▶ WHAT THE TASK ASKS: Only the lines between the line with "obj.parent = empty" and the line with "before = set(bpy.data.objects)", together with those two lines themselves, are to be copied exactly.

▶ SUPPLIED DATA:
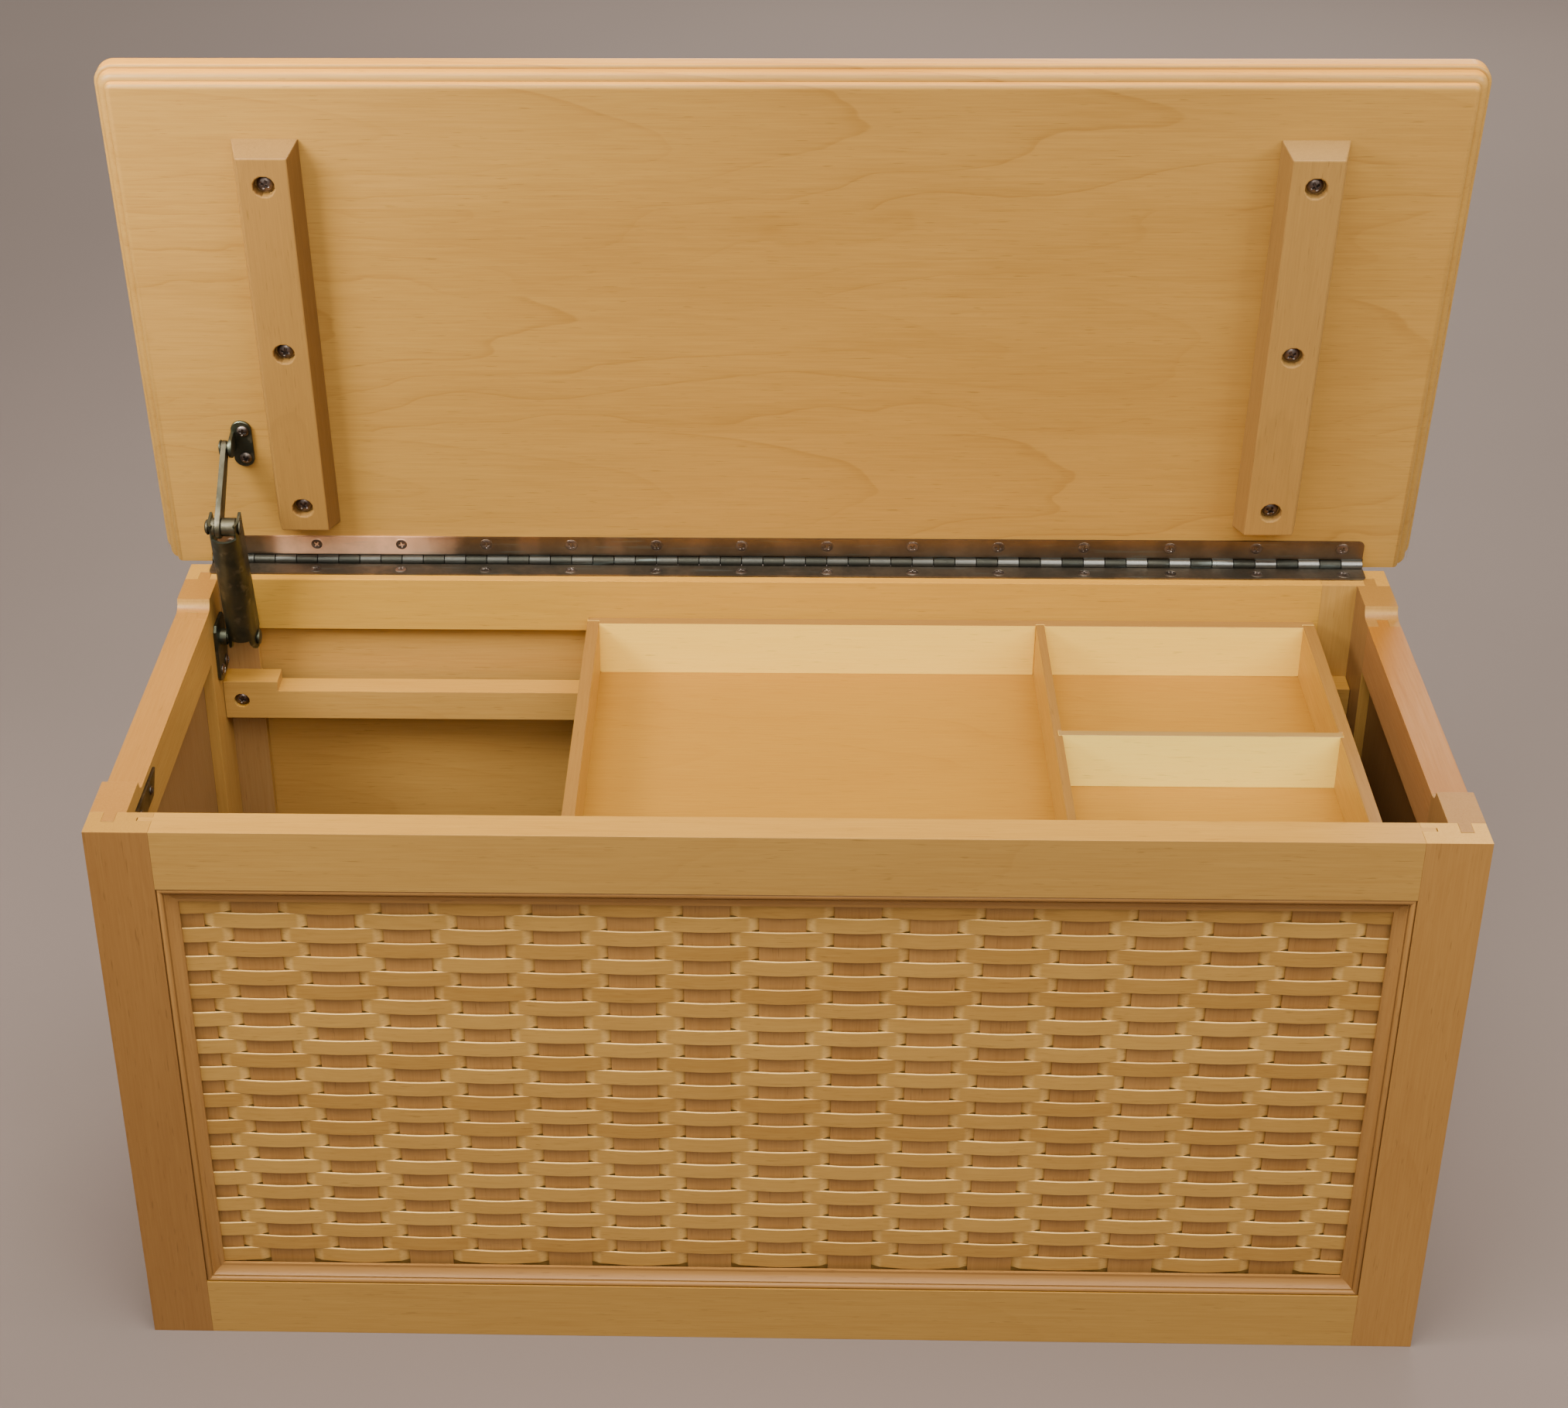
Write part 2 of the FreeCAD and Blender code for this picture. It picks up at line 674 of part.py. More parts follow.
def make_hinge():
    upper = lid_bottom - leaf_thickness
    parts["hinge_body_leaf"] = hinge_leaf(0, chest_height, 1)
    parts["hinge_lid_leaf"] = opened(hinge_leaf(1, upper, -1))
    parts["hinge_pin"] = rod(vec(-hinge_length / 2, axis_y, axis_z), vec(hinge_length / 2, axis_y, axis_z),
                             hinge_pin_radius)
    y = axis_y - hinge_screw_line
    lower = [screw(hinge_screw, vec(x, y, chest_height + leaf_thickness), vec(0, 0, -1))
             for x in hinge_screw_places()]
    parts["hinge_body_screws"] = group(lower)
    raised = [opened(screw(hinge_screw, vec(x, y, upper), vec(0, 0, 1))) for x in hinge_screw_places()]
    parts["hinge_lid_screws"] = group(raised)


def round_points(middle, radius, first, last, count):
    """Points on an arc round middle, in the plane of y and z, from angle first to angle last in degrees."""
    step = (last - first) / (count - 1)
    turns = [math.radians(first + n * step) for n in range(count)]
    return [vec(middle.x, middle.y + radius * math.cos(a), middle.z + radius * math.sin(a)) for a in turns]


def capsule(x0, x1, start, end, radius):
    """A flat bar across x from x0 to x1, with round ends about two points."""
    along = math.degrees(math.atan2(end.z - start.z, end.y - start.y))
    outline = round_points(vec(x0, end.y, end.z), radius, along - 90, along + 90, round_steps)
    outline += round_points(vec(x0, start.y, start.z), radius, along + 90, along + 270, round_steps)
    return slab(outline, vec(x1 - x0, 0, 0))


def pin_between(x0, x1, place, radius):
    pin = faceted(pin_sides, ((radius, 0), (radius, x1 - x0)))
    return aimed(pin, vec(x0, place.y, place.z), vec(1, 0, 0))


def pin_hole(x0, x1, place, radius):
    return aimed(bore(pin_sides, radius, x1 - x0), vec(x0, place.y, place.z), vec(1, 0, 0))


def stay_housing(base, elbow, left, right):
    """Round-fronted channel from the base pin to the elbow pin, open at the back and the top for the arm."""
    along = elbow - base
    length = along.Length
    radius = housing_width / 2
    inner = radius - housing_wall
    low = -housing_ear
    high = length + housing_crown

    def channel(r, back):
        """Section in x and y, pushed up z: round to the front, straight to the back."""
        count = 2 * round_steps
        turns = [math.pi + n * math.pi / (count - 1) for n in range(count)]
        front = [vec(r * math.cos(a), r * math.sin(a), low) for a in turns]
        return slab(front + [vec(r, back, low), vec(-r, back, low)], vec(0, 0, high - low))

    middle = (housing_back - radius) / 2
    ear = capsule(-radius, radius, vec(0, middle, 0), vec(0, middle, barrel_start), housing_ear)
    side = merge([ear, box(-radius, radius, -radius, housing_back, housing_foot, high)])
    shell = channel(radius, housing_back).cut(channel(inner, housing_back + 1)).common(side)
    shell = shell.cut(box(-radius, radius, -radius, -radius * mouth_share, length - housing_mouth, high))
    for z, hole in ((0, stay_pin_radius + stay_running_play), (length, stay_pin_radius)):
        shell = shell.cut(pin_hole(-radius, radius, vec(0, 0, z), hole))
    rim = inner - barrel_play
    core = rim - barrel_rim
    barrel = merge([faceted(barrel_sides, ((core, barrel_start), (core, barrel_end))),
                    faceted(barrel_sides, ((rim, barrel_start), (rim, barrel_start + barrel_rim_length))),
                    faceted(barrel_sides, ((rim, barrel_end - barrel_rim_length), (rim, barrel_end)))])
    lean = math.degrees(math.atan2(along.y, along.z))
    seat = FreeCAD.Placement(vec((left + right) / 2, base.y, base.z), FreeCAD.Rotation(vec(1, 0, 0), -lean))
    shell.Placement = seat
    barrel.Placement = seat
    return shell, barrel


def make_stay():
    """Base plate on the left side, round-fronted housing, arm, and the plate on the lid."""
    wall = -inner_x
    base = vec(0, axis_y - stay_base_forward, axis_z - stay_base_drop)
    lid_pivot = lid_point(0, stay_lid_reach, stay_lid_drop)
    elbow = lid_pivot + base - vec(0, axis_y, axis_z)
    plate_x = wall + stay_plate
    left = plate_x + stay_standoff
    right = left + housing_width

    low = base.z - stay_base_below
    high = base.z + stay_base_above
    reach = stay_base_width / 2
    plate = box(wall, plate_x, base.y - reach, base.y + reach, low, high)
    across = [e for e in plate.Edges if abs(e.tangentAt(e.FirstParameter).x) > 0.99]
    plate = plate.makeChamfer(reach / 4, across)
    plate = plate.cut(pin_hole(wall, plate_x, base, stay_pin_radius))
    seats = [vec(plate_x, base.y + dy, low + reach / 2) for dy in (-reach / 2, reach / 2)]
    parts["stay_base_plate"] = plate
    parts["stay_base_screws"] = group([screw(stay_screw, seat, vec(-1, 0, 0), domed=True) for seat in seats])

    tip = right + stay_wall_gap
    parts["stay_base_pin"] = merge([pin_between(wall, tip, base, stay_pin_radius),
                                    pin_between(plate_x, left - stay_wall_gap, base, stay_collar_radius),
                                    pin_between(tip, tip + pin_head_height, base, pin_head_radius)])
    parts["stay_elbow_pin"] = merge([pin_between(left, right, elbow, stay_pin_radius),
                                     pin_between(left - stay_far_head, left, elbow, pin_head_radius),
                                     pin_between(right, right + pin_head_height, elbow, pin_head_radius)])
    parts["stay_housing"], parts["stay_barrel"] = stay_housing(base, elbow, left, right)

    arm_left = left + arm_inset
    arm_right = arm_left + arm_thickness
    arm = capsule(arm_left, arm_right, elbow, lid_pivot, arm_half_width)
    for p, play in ((lid_pivot, stay_running_play), (elbow, stay_open_play)):
        arm = arm.cut(pin_hole(arm_left, arm_right, p, stay_pin_radius + play))
    parts["stay_arm"] = arm

    lug_x = arm_right + stay_lug_gap
    closed = vec(0, axis_y - stay_lid_reach, lid_bottom - stay_lid_drop)
    half = (lid_plate_length - lid_plate_width) / 2
    middle = vec(lug_x + lid_plate_width / 2, closed.y + lid_plate_behind, lid_bottom)
    radius = lid_plate_width / 2
    under = lid_bottom - stay_plate
    plate = aimed(capsule(0, stay_plate, vec(0, -half, 0), vec(0, half, 0), radius), middle, vec(1, 0, 0))
    root = vec(0, closed.y, under)
    lug = capsule(lug_x, lug_x + stay_lug, root, closed, stay_lug_radius)
    lug = lug.common(box(lug_x, lug_x + stay_lug, closed.y - stay_lug_radius, closed.y + stay_lug_radius,
                         closed.z - stay_lug_radius, under))
    plate = merge([plate, lug])
    plate = plate.cut(pin_hole(lug_x, lug_x + stay_lug, closed, stay_pin_radius))
    heads = [vec(middle.x + stay_lug / 2, middle.y + way * lid_plate_screw_pitch / 2, under) for way in (-1, 1)]
    parts["stay_lid_plate"] = opened(plate)
    parts["stay_lid_screws"] = group([opened(screw(stay_screw, seat, vec(0, 0, 1), domed=True)) for seat in heads])
    near = arm_left - stay_wall_gap
    parts["stay_lid_pin"] = opened(merge([pin_between(near, lug_x + stay_lug, closed, stay_pin_radius),
                                          pin_between(near - pin_head_height, near, closed, pin_head_radius)]))


def make_catch_plate():
    """Thin plate on the left side, square at the front and drawn to a point at the back."""
    wall = -inner_x
    top = chest_height - catch_below_top
    low = top - catch_height
    y0 = front_y + catch_start
    y1 = y0 + catch_length
    outline = [vec(wall, y0, low), vec(wall, y1 - catch_tip, low), vec(wall, y1, top), vec(wall, y0, top)]
    plate = slab(outline, vec(catch_thickness, 0, 0))
    seats = [vec(wall + catch_thickness, y0 + catch_screw_inset + n * catch_screw_pitch, (low + top) / 2)
             for n in range(2)]
    parts["catch_plate"] = plate
    parts["catch_plate_screws"] = group([screw(catch_screw, seat, vec(-1, 0, 0), domed=True) for seat in seats])


def main():
    make_box()
    make_mouldings()
    make_weave()
    make_runners()
    make_tray()
    make_lid()
    make_battens()
    make_hinge()
    make_stay()
    make_catch_plate()
    os.makedirs("parts", exist_ok=True)
    for name, shape in parts.items():
        shape.exportStep("parts/" + name + ".step")
    print(len(parts), "nodes,", sum(len(shape.Solids) for shape in parts.values()), "solids")


main()
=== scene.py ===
import json
import math
import random

import bmesh
import bpy
from mathutils import Matrix, Vector


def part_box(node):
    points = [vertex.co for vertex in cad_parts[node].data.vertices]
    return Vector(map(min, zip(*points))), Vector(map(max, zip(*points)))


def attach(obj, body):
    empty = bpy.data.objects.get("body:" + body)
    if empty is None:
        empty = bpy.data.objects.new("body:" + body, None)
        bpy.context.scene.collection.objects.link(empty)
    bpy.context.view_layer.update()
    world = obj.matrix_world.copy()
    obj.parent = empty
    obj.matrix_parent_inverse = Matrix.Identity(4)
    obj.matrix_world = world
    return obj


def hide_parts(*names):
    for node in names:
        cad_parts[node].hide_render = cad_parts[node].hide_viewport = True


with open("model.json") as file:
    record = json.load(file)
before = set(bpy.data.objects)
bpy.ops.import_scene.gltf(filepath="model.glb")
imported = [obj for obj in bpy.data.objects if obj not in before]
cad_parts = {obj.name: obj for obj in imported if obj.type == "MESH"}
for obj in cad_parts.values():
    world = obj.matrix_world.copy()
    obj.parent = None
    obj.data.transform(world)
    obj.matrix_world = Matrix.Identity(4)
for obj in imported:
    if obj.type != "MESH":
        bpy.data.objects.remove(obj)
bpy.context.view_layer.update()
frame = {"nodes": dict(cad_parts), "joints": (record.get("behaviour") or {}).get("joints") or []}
cad = frame["nodes"]

MM = 0.001
across = Vector((1, 0, 0))
deep = Vector((0, 1, 0))
up = Vector((0, 0, 1))

# Camera, fitted to the photograph
photo_width = 2027
photo_height = 1820
focal_pixels = 3523.3
optical_centre = (912.8, 929.3)
camera_place = (-0.00215, -1.160685, 1.08831)
camera_down = 30.592
camera_turn = -1.791
camera_roll = -0.501

# Light. Each soft box: place, the point it faces, width and height, watts, spread in degrees
warm = (1.0, 0.95, 0.88)
sky_tint = (1.0, 0.97, 0.94)
sky_strength = 0.36
soft_boxes = {
    "overhead": ((0.2, -0.1, 2.4), (0, 0.1, 0.2), (1.6, 1.2), 47, 180),
    "near_lamp": ((-0.45, -0.5, 1.9), (0, 0.3, 0.3), (0.8, 0.6), 15, 180),
    "left_box": ((-1.0, -1.3, 2.1), (0, 0.1, 0.4), (1.1, 0.9), 6, 180),
    "right_box": ((1.0, -1.3, 2.1), (0, 0.1, 0.4), (1.1, 0.9), 25, 180),
    "front_box": ((0.0, -1.9, 1.5), (0, 0, 0.3), (0.8, 0.6), 13.5, 180),
    "left_lamp": ((-0.75, -0.15, 0.95), (-0.36, 0.33, 0.58), (0.35, 0.35), 4.6, 100),
    "right_lamp": ((0.85, -0.15, 0.85), (0.36, 0.33, 0.5), (0.35, 0.35), 1.4, 100),
    "back_box": ((0.45, 2.6, 1.4), (0, 0.3, 0.3), (1.6, 1.0), 34, 180),
}

# Floor, in metres: it grows paler from near_floor to far_floor, painted light where the lamps reach
# little
floor_reach = 30
near_floor = 1.7
far_floor = 5.0

# Places read off the frame
pivots = {joint["name"]: Vector(joint["pos_m"]) for joint in frame["joints"] if joint.get("pos_m")}
hinge_axis = pivots["lid_hinge"]
lid_turn = Matrix.Rotation(math.radians(-82.5), 3, "X")
lid_forward = lid_turn @ Vector((0, -1, 0))
lid_normal = lid_turn @ up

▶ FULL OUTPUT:
    obj.parent = empty
    obj.matrix_parent_inverse = Matrix.Identity(4)
    obj.matrix_world = world
    return obj


def hide_parts(*names):
    for node in names:
        cad_parts[node].hide_render = cad_parts[node].hide_viewport = True


with open("model.json") as file:
    record = json.load(file)
before = set(bpy.data.objects)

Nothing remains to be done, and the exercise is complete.